The Constitution does not create a liberty interest in parole which is entitled to due process protection; however, an independent source, such as state law, may create such an interest. See Greenholtz v. Inmates of Nebraska Penal and Correctional Complex, 442 U.S. 1, 7 (1979). The D.C. parole statute and applicable regulations, however, do not create a liberty interest in parole. See Price v. Barry, 53 F.3d 369, 370 (D.C. Cir. 1995) (holding that the D.C. Code did not create an expectancy of release); Brandon v. D.C. Board of Parole, 823 F.2d 644, 648 (D.C. Cir. 1987) (declining to find that D.C. parole procedures created a liberty interest in release on parole); Ellis v. District of Columbia, 84 F.3d 1413, 1420 (D.C. Cir. 1996) (holding that parole guidelines adopted for D.C. prisoners do not create liberty interest). Petitioner cannot, therefore, claim that the Commission violated his procedural due process rights when it denied his release on parole.

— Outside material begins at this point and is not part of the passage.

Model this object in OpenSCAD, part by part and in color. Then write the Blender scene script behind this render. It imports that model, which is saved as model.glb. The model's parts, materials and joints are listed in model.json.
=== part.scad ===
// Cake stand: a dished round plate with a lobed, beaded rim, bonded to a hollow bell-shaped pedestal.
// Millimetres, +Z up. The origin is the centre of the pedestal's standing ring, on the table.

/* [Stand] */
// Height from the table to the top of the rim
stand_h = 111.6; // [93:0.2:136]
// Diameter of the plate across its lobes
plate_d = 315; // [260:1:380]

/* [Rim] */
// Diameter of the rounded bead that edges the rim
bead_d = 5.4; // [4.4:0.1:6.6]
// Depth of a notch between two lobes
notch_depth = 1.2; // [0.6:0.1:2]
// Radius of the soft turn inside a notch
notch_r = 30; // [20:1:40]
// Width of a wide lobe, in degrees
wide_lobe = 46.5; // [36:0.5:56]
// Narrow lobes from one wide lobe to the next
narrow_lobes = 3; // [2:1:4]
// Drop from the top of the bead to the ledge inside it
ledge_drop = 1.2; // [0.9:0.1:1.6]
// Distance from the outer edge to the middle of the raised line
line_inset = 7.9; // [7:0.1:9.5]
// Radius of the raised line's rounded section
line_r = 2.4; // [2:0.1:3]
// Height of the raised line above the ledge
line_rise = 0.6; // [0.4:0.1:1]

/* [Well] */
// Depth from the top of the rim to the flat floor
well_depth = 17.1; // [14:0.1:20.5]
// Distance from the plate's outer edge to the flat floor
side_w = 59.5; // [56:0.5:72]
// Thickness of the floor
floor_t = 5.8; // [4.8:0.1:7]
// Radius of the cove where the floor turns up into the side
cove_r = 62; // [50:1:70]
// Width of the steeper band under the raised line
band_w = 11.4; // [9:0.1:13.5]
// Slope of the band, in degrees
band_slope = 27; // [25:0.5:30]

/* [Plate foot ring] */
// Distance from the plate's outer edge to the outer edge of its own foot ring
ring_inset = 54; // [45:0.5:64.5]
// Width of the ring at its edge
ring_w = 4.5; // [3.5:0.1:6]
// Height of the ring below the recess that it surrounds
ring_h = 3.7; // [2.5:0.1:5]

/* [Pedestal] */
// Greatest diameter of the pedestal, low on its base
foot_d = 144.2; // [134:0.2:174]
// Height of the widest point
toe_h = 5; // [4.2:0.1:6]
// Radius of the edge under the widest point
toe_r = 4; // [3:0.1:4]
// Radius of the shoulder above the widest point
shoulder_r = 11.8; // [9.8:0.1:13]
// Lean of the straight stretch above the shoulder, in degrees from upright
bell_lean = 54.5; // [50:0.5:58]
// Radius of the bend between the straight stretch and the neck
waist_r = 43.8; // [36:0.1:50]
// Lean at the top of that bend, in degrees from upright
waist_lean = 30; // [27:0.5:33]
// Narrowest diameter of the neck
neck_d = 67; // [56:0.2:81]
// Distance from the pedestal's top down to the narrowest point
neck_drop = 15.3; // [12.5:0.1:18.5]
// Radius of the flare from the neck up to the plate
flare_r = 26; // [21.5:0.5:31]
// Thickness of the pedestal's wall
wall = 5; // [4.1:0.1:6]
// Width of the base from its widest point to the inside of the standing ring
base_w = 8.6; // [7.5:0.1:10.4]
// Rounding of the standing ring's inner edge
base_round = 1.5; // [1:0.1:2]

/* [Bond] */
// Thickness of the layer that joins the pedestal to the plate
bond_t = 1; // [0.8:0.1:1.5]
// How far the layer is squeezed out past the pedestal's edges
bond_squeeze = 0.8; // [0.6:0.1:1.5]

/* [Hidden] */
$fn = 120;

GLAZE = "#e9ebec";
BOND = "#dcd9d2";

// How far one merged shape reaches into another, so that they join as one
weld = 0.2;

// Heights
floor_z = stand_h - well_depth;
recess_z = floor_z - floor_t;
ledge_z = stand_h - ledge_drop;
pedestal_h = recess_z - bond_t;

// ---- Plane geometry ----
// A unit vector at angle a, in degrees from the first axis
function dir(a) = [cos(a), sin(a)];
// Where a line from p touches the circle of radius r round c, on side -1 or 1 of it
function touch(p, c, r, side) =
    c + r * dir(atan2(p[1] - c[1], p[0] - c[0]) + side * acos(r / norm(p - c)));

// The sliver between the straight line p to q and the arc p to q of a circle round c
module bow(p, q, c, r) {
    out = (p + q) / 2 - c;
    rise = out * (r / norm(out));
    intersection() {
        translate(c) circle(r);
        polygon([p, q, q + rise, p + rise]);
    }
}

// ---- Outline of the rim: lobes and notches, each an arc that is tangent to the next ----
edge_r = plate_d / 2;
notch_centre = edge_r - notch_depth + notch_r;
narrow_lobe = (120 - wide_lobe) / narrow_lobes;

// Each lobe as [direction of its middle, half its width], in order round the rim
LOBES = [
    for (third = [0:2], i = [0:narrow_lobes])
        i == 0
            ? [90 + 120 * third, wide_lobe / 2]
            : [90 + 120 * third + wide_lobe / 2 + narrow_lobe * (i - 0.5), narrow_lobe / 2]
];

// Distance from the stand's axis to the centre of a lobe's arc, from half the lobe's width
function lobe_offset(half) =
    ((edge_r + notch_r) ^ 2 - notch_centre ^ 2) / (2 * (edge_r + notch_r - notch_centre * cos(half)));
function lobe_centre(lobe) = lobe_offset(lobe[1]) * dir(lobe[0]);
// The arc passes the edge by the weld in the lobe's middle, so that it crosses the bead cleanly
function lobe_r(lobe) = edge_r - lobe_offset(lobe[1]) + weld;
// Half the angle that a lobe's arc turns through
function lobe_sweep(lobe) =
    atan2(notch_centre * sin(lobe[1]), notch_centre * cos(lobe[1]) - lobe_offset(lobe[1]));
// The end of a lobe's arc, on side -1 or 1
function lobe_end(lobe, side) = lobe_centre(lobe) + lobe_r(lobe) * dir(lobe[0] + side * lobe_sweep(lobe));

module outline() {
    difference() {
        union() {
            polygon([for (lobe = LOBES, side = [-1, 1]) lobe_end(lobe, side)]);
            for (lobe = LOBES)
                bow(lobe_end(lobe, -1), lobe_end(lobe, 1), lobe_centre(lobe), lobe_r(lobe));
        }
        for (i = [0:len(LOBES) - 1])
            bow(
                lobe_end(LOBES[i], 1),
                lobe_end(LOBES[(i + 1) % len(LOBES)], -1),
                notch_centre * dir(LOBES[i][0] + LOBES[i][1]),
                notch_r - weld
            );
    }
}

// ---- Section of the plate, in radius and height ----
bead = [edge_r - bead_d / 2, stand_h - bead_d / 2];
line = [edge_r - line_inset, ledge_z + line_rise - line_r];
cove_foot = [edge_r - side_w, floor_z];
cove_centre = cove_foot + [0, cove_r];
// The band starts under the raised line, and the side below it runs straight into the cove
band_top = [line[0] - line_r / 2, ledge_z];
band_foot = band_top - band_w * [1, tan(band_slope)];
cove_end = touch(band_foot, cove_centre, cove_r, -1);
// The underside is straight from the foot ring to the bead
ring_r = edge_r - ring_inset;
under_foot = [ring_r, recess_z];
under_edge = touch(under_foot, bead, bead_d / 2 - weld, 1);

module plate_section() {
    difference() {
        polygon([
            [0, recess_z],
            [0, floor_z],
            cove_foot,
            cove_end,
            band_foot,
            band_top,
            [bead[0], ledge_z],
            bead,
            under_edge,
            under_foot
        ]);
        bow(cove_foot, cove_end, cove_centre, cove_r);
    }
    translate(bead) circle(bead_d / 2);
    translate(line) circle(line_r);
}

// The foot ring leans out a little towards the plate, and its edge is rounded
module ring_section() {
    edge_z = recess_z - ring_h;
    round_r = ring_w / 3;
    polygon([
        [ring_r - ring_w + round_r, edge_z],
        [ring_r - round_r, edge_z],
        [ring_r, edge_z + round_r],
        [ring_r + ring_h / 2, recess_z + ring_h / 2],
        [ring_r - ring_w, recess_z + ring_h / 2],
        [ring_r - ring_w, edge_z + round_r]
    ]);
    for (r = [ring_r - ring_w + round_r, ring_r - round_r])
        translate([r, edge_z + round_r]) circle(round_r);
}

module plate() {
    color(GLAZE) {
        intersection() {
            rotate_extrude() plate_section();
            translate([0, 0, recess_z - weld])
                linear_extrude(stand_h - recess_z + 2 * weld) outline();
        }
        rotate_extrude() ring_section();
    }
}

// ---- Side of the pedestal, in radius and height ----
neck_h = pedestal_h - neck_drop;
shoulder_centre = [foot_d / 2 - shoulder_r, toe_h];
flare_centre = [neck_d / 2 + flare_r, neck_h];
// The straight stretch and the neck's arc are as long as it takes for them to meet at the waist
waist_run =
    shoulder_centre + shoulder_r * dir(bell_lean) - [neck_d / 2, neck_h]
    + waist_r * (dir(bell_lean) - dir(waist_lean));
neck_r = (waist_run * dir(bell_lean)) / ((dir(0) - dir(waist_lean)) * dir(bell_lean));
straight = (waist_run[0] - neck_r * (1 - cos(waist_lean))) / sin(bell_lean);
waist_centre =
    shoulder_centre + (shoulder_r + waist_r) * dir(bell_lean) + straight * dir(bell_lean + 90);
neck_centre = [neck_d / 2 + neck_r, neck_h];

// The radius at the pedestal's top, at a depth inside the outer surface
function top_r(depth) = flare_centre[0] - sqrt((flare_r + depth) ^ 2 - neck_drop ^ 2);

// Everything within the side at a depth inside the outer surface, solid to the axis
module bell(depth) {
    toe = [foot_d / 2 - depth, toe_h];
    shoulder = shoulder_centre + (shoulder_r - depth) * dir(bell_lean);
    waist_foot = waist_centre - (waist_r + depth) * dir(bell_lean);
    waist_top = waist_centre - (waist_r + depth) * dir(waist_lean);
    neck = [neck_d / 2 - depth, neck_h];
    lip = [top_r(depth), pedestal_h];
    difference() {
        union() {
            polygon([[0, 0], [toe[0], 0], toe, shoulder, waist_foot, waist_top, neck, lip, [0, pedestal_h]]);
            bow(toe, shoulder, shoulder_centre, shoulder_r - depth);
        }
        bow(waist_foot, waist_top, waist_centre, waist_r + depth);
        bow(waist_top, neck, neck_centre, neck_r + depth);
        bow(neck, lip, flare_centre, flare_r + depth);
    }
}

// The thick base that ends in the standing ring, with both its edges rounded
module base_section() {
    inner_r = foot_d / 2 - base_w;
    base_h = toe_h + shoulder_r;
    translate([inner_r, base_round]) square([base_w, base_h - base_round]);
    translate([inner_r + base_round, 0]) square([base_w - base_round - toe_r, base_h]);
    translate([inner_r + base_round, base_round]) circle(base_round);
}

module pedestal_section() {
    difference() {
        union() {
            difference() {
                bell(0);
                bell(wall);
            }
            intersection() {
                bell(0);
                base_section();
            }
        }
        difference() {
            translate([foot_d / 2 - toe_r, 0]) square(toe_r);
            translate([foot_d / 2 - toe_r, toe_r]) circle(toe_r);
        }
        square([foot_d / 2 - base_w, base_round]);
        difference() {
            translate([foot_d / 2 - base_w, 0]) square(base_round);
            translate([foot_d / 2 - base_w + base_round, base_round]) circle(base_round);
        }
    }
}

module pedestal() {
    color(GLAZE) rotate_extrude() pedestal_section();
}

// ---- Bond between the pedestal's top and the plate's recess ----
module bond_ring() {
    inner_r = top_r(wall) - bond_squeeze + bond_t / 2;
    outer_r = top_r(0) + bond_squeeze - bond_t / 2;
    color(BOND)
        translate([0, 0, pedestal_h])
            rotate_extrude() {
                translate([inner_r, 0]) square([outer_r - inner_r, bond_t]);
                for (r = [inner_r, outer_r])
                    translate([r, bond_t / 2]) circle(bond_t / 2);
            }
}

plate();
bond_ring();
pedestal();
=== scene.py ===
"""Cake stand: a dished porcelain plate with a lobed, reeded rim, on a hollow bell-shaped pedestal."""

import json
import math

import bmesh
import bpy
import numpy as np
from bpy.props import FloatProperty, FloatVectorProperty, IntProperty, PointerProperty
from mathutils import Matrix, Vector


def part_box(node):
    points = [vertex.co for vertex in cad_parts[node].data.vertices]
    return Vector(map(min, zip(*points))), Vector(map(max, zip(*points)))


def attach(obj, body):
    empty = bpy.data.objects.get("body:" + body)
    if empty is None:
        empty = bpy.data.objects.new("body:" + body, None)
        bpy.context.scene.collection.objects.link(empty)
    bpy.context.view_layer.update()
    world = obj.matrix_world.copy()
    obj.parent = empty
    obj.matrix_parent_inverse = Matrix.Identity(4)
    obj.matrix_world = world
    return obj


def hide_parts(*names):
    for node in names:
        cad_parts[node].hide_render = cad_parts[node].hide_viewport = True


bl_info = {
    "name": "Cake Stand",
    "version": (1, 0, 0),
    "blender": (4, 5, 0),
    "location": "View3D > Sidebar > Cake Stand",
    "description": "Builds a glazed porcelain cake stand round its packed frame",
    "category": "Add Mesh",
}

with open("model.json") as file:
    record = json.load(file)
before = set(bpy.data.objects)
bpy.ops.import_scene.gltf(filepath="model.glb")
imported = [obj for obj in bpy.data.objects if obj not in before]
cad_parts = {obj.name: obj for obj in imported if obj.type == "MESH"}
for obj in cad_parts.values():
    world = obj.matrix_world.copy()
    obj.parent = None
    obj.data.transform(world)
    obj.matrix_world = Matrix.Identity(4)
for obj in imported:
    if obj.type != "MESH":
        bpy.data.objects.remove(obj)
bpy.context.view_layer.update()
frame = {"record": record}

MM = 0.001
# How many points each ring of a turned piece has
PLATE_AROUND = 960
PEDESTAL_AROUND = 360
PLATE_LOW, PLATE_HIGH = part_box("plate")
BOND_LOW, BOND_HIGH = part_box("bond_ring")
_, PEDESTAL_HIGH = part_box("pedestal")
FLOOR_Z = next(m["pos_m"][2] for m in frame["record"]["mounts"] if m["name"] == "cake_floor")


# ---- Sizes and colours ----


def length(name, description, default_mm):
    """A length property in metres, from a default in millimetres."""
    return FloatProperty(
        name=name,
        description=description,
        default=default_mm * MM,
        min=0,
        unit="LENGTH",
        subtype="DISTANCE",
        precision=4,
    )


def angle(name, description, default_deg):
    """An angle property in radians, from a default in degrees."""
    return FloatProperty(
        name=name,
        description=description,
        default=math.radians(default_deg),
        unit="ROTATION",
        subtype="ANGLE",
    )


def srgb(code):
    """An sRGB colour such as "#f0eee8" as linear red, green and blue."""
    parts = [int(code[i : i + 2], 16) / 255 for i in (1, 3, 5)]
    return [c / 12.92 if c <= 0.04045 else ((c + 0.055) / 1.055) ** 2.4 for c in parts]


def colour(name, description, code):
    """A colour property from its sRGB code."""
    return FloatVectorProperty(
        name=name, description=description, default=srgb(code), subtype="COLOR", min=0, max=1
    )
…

3. Challenge to the Commission's Consideration of the Disciplinary Reports is not Ripe for Review

Petitioner challenges the Commission's decision to continue his case for five years based on guidelines that include disciplinary infractions that he claims have been reversed. For the foregoing reasons, this issue is not yet ripe for judicial review.

As Respondent correctly submits, Petitioner cannot challenge the Commission's decision until he receives a decision that results in a concrete, existing claim of illegal detention. Petitioner's claim is factually baseless because he has not been affected by the disciplinary hearing. If Petitioner's next hearing in 60 months (at the 278-month point in his custody) results in a parole grant before Petitioner has served 313 months (the top of the base parole guidelines without the additional guidelines for disciplinary infractions), the disciplinary infractions will not have had any impact on Petitioner's prison time. Petitioner will not be affected by the disciplinary infractions unless the Commission denies parole in 2008, and Petitioner subsequently remains confined beyond 313 months into the 12 to 34 month range added because of the disciplinary infractions.

Judicial review requires an actual, present controversy, not a hypothetical issue. See United States v. Linares, 921 F.2d 841, 843 (9th Cir. 1999) (holding that defendant lacked standing to challenge a hypothetical revocation of supervised release that may never occur). The ripeness doctrine prevents courts from becoming involved in questions that have not yet concretely affected the parties. See Pence v. Andrus, 586 F.2d 733, 737 n. 10 (9th Cir. 1978) (finding that the ripeness doctrine protects agencies from judicial interference where the administrative decision has not been formalized and the challenging party has not felt its effects in a concrete way).

4. Petitioner May Not Collaterally Attack the D.C. Department of Corrections' Disciplinary Reports in a Parole Hearing

Petitioner contends that the Commission was barred from taking the D.C. Department of Corrections' disciplinary reports into consideration to assess his parole guidelines.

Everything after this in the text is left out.